Operating Conditions

  • Nominal feed rate: 33 lb/hr
  • Syngas production: 25 scfm
  • System pressure: atmospheric or slight vacuum
  • Gasifier nominal temperature: 1000°F (540°C)
  • Warm-gas cleanup capability: full stream

Process

Fixed Bed Gasifier
High-moisture forestry residue or complex carbonaceous waste is fed to the gasifier to produce heat, electricity, hydrogen, or liquid fuels. The syngas that is generated from these feeds must be clean and contain the appropriate gas composition for the desired application. The pilot-scale gasifier is used to conduct tests to understand the effect of feedstock composition on gasifier operation, syngas composition, and contaminant concentration.

The pilot plant gasifier is designed to achieve a long and uniform high-temperature reaction zone in the fixed bed. This results in high carbon conversion while simultaneously achieving high H2/CO and CO/CO2 ratios. Optimizing these ratios is critical for liquid fuel synthesis because properly optimized syngas composition results in maximum liquid yields and a reduction or elimination of unconverted char. Unlike most commercial fixed-bed gasifiers, the advanced gasifier is capable of utilizing green or high-moisture biomass. An earlier feasibility study determined that high-temperature heat injection into the gasifier, when operated in a thermally integrated gasification mode, may achieve favorable syngas composition, provided that an adequate heat-transfer rate in the reacting bed is achieved. The new gasifier design is capable of overcoming the heat-transfer difficulties observed in earlier research.

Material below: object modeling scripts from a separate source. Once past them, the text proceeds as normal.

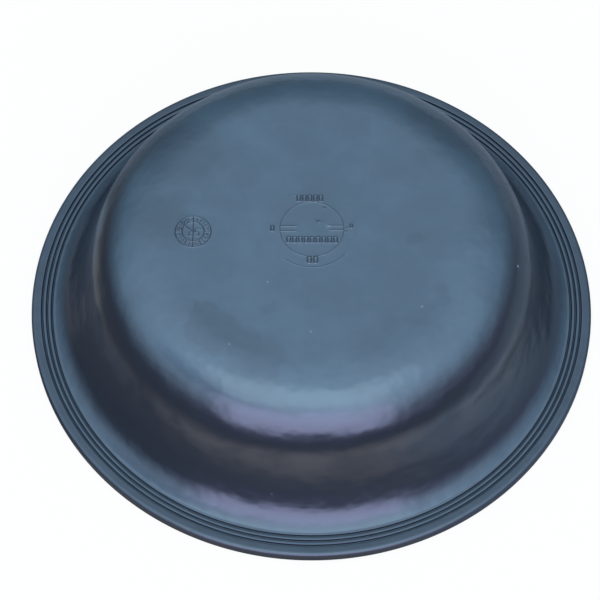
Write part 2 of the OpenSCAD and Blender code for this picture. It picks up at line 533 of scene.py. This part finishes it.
part_middle, far_middle = (0, 0, 0), (0.19, 0.25, 0)
close = multiply(fade_on_floor((0.012, -0.037, 0), 0.094, 0.108, 0.3, 0.02),
                 fade_on_floor(part_middle, 0.1035, 0.107, 0.4, 1))
beyond = multiply(fade_on_floor(far_middle, 0.27, 0.44, 0.34, 0.02),
                  fade_on_floor(part_middle, 0.106, 0.12, 0.3, 1))
at_left = fade_on_floor((-0.125, 0.03, 0), 0.03, 0.045, 0.25, 0)
pools = work_out("ADD", work_out("ADD", close, beyond), at_left)
tint = mix(multiply(mirrored, fade_on_floor(far_middle, 0.36, 0.4, 1, 0)),
           (1, 1, 1, 1), (0.62, 0.86, 1.2, 1))

# To the camera and in the rubber, most of what leaves the paper is an even glow. The
# rest is light that falls on it, so the part's shadow shows.
strength = work_out("MULTIPLY_ADD", mirrored, pools, direct)
share = multiply(work_out("ADD", direct, mirrored), 0.92)
glow = add_node(tree, "ShaderNodeEmission", {"Color": tint, "Strength": strength})
blend = add_node(tree, "ShaderNodeMixShader",
                 {0: share, 1: shader.outputs[0], 2: glow.outputs[0]})
tree.links.new(blend.outputs[0], tree.nodes["Material Output"].inputs["Surface"])
floor_mesh.materials.append(paper)


# The light: a wide soft ceiling, brighter over the camera's side, and on that side a
# high and a low soft window with a dim gap at their left. All of it is far away, so it
# is the same all over the part.
world = bpy.data.worlds.new("studio")
bpy.context.scene.world = world
world.use_nodes = True
tree = world.node_tree
towards = add_node(tree, "ShaderNodeTexCoord").outputs["Generated"]


def part_of_sky(axis, start, end):
    """0 to 1 from one value to another of the direction's share along an axis."""
    along = add_node(tree, "ShaderNodeVectorMath", {0: towards, 1: axis},
                     operation="DOT_PRODUCT").outputs["Value"]
    return add_node(tree, "ShaderNodeMapRange",
                    {"Value": along, "From Min": start, "From Max": end},
                    interpolation_type="SMOOTHSTEP").outputs[0]


def soft_box(turn, rise, half_width, half_height, soft):
    """A rectangle of sky round a direction, with soft edges. Angles are in degrees."""
    turn, rise = math.radians(turn), math.radians(rise)
    side = (-math.sin(turn), math.cos(turn), 0)
    up = (-math.sin(rise) * math.cos(turn), -math.sin(rise) * math.sin(turn), math.cos(rise))
    front = (math.cos(rise) * math.cos(turn), math.cos(rise) * math.sin(turn), math.sin(rise))
    shape = part_of_sky(front, 0, 0.2)
    for axis, half in ((side, half_width), (up, half_height)):
        reach = math.sin(math.radians(half))
        for sign in (1, -1):
            edge = part_of_sky([sign * c for c in axis], reach + soft, reach - soft)
            shape = multiply(shape, edge)
    return shape


high_window = soft_box(-94, 61, 30, 15, 0.08)
dim_gap = soft_box(-138, 37, 25, 6, 0.07)
low_window = soft_box(-92, 23, 34, 16, 0.1)
ceiling = mix(part_of_sky((-0.1, -0.59, 0.8), -0.4, 0.86), (0.14, 0.2, 0.27, 1),
              (0.85, 1.2, 1.6, 1))
horizon = mix(part_of_sky((0.5, -0.85, 0), -0.1, 0.7), (0.12, 0.16, 0.22, 1),
              (0.26, 0.28, 0.45, 1))
sky = mix(part_of_sky((0, 0.1, 1), -0.12, 0.5), horizon, ceiling)
sky = mix(high_window, sky, (1.65, 2.3, 2.9, 1))
sky = mix(dim_gap, sky, (0.3, 0.39, 0.57, 1))
sky = mix(low_window, sky, (2.05, 2.25, 3.55, 1))
tree.links.new(sky, tree.nodes["Background"].inputs["Color"])
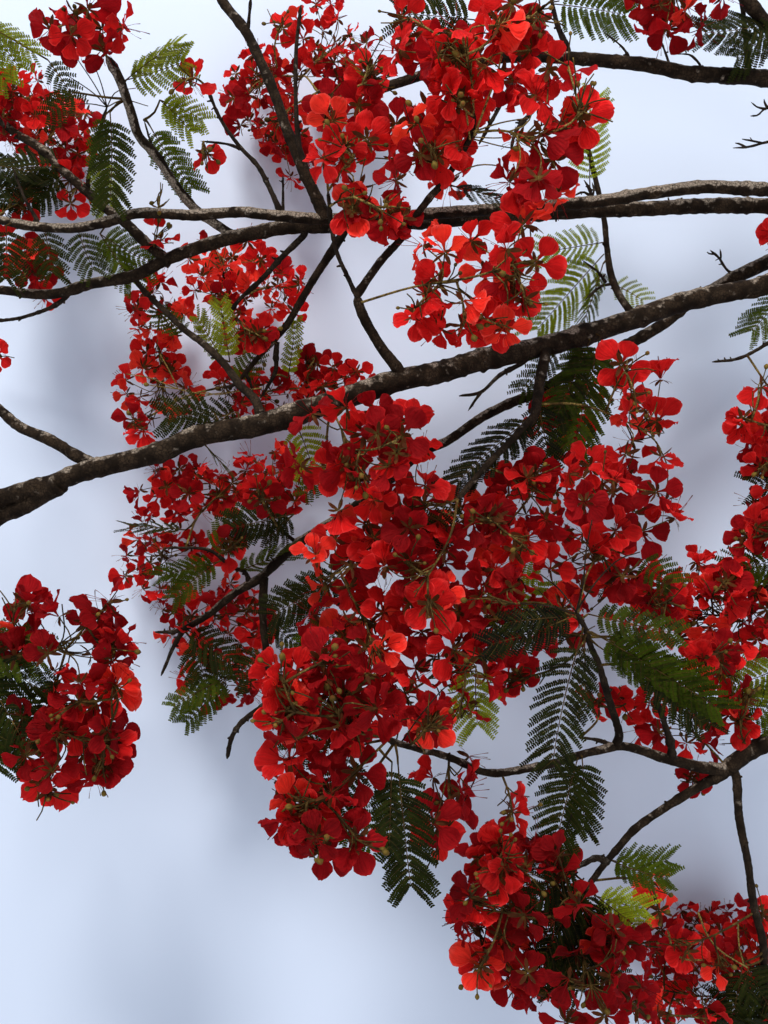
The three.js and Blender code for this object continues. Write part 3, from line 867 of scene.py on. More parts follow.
def buildScatterTree():
    tree = bpy.data.node_groups.new("scatterShapes", "GeometryNodeTree")
    groupSockets(tree, [
        ("Geometry", "NodeSocketGeometry", None),
        ("Shapes", "NodeSocketCollection", None),
        ("Size", "NodeSocketFloat", 1.0),
        ("Size Jitter", "NodeSocketFloat", 0.1),
        ("Seed", "NodeSocketInt", 0),
        ("Finish", "NodeSocketMaterial", None),
    ], [("Geometry", "NodeSocketGeometry")])
    nodes, links = tree.nodes, tree.links
    source, result = nodes.new("NodeGroupInput"), nodes.new("NodeGroupOutput")

    def namedValue(name, kind):
        node = nodes.new("GeometryNodeInputNamedAttribute")
        node.data_type = kind
        node.inputs["Name"].default_value = name
        return socketNamed(node.outputs, "Attribute")

    turn = nodes.new("FunctionNodeEulerToRotation")
    links.new(namedValue("turn", "FLOAT_VECTOR"), turn.inputs[0])
    jitter = nodes.new("FunctionNodeRandomValue")
    jitter.data_type = "FLOAT"
    lowest = mathNode(nodes, links, "SUBTRACT", 1.0, source.outputs["Size Jitter"])
    highest = mathNode(nodes, links, "ADD", 1.0, source.outputs["Size Jitter"])
    links.new(lowest, socketNamed(jitter.inputs, "Min"))
    links.new(highest, socketNamed(jitter.inputs, "Max"))
    links.new(source.outputs["Seed"], socketNamed(jitter.inputs, "Seed"))
    amount = mathNode(nodes, links, "MULTIPLY", socketNamed(jitter.outputs, "Value"), source.outputs["Size"])
    grown = nodes.new("ShaderNodeVectorMath")
    grown.operation = "SCALE"
    links.new(namedValue("size", "FLOAT_VECTOR"), grown.inputs[0])
    links.new(amount, grown.inputs["Scale"])
    shapes = nodes.new("GeometryNodeCollectionInfo")
    links.new(source.outputs["Shapes"], shapes.inputs["Collection"])
    shapes.inputs["Separate Children"].default_value = True
    shapes.inputs["Reset Children"].default_value = True
    placed = nodes.new("GeometryNodeInstanceOnPoints")
    links.new(source.outputs["Geometry"], placed.inputs["Points"])
    links.new(shapes.outputs["Instances"], placed.inputs["Instance"])
    placed.inputs["Pick Instance"].default_value = True
    links.new(namedValue("kind", "INT"), placed.inputs["Instance Index"])
    links.new(turn.outputs[0], placed.inputs["Rotation"])
    links.new(grown.outputs["Vector"], placed.inputs["Scale"])
    real = nodes.new("GeometryNodeRealizeInstances")
    links.new(placed.outputs["Instances"], real.inputs["Geometry"])
    coat = nodes.new("GeometryNodeSetMaterial")
    links.new(real.outputs["Geometry"], coat.inputs["Geometry"])
    links.new(source.outputs["Finish"], coat.inputs["Material"])
    links.new(coat.outputs["Geometry"], result.inputs["Geometry"])
    return tree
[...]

The main components of the gasifier system include the fuel feed system, the fixed-bed gasifier reactor, the residue extraction system, the syngas scrubber, the induced draft (ID) fan, the syngas exhaust system, and the operating parameter monitor and control system. The system is classified for Class 1, Division 2, Group B operation. Gasification air is injected from the top of the gasifier. The gasifier is equipped with a solid fuel igniter. An exothermic heat profile is established in the fuel bed soon after ignition, and steady-state gasification can be achieved within 30 minutes of ignition, depending on the fuel moisture content and reactivity. Syngas leaves the gasifier reactor from the bottom. The syngas is scrubbed in a two-stage scrubber prior to being exhausted through a flare. The ID fan located downstream of the syngas scrubber maintains a pressure drop across all upstream components, including the gasifier and the syngas-scrubbing system. The positive pressure maintained downstream of the ID fan helps exhaust the syngas through the flare. The syngas flow rate is measured with the help of an orifice flowmeter located downstream of the blower. A similar arrangement is provided to determine the gasification airflow rate upstream of the gasifier. The flare system consists of a hot-surface igniter. The flare combustion air is induced by the ejector effect caused by the flow of syngas. The flare contains a gas-sampling port to measure exhaust emissions. The clean syngas composition is determined using an online gas analyzer capable of measuring CO, CO2, O2, H2, and CH4. A separate sampling arrangement is utilized to determine the amount of tar and particulate matter in raw or hot as well as clean syngas.